> **Your task**
Select each line where the word "that" appears.

> **Information provided**

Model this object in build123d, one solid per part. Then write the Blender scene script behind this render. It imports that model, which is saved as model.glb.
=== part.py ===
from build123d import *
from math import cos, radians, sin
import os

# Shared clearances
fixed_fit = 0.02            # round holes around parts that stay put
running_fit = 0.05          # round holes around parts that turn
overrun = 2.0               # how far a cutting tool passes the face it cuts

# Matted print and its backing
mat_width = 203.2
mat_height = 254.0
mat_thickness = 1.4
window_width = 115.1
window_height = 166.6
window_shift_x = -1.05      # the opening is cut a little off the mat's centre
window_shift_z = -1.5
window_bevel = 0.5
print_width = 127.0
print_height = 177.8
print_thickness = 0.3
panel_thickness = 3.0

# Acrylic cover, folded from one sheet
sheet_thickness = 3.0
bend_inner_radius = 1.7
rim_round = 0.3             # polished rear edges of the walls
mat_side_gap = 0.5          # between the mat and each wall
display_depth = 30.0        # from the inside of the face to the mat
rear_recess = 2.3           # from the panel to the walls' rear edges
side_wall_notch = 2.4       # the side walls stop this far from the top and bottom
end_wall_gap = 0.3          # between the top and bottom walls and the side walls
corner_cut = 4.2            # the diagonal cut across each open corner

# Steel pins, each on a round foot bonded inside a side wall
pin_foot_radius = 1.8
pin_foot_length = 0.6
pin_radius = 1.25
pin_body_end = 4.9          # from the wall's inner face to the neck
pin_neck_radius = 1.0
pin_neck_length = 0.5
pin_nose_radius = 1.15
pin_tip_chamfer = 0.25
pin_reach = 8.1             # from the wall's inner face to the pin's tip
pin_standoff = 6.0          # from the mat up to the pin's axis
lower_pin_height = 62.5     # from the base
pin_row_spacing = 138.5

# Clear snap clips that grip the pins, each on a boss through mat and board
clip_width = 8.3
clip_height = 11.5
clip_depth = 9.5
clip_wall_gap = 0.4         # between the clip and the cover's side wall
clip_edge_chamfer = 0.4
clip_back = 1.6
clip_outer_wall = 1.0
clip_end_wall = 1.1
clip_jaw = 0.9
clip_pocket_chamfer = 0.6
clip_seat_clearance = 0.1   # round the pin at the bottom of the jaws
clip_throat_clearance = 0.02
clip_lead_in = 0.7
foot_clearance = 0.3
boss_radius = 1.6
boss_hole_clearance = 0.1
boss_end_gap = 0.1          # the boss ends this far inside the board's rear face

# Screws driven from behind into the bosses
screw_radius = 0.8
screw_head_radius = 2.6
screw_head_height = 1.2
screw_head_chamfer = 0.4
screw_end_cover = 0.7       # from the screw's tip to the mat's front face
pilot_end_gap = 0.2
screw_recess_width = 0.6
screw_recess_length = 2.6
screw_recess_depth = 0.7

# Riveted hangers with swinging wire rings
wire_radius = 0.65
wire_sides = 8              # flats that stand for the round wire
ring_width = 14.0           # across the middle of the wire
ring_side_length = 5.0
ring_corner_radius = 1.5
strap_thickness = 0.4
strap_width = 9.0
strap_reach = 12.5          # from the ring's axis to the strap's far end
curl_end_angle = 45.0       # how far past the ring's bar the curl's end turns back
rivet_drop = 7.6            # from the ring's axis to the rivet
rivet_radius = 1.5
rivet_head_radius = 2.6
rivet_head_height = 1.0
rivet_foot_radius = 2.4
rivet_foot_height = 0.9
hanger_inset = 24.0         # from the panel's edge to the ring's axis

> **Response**
Model this object in build123d, one solid per part. Then write the Blender scene script behind this render. It imports that model, which is saved as model.glb.
fixed_fit = 0.02            # round holes around parts that stay put
running_fit = 0.05          # round holes around parts that turn
# Clear snap clips that grip the pins, each on a boss through mat and board
wire_sides = 8              # flats that stand for the round wire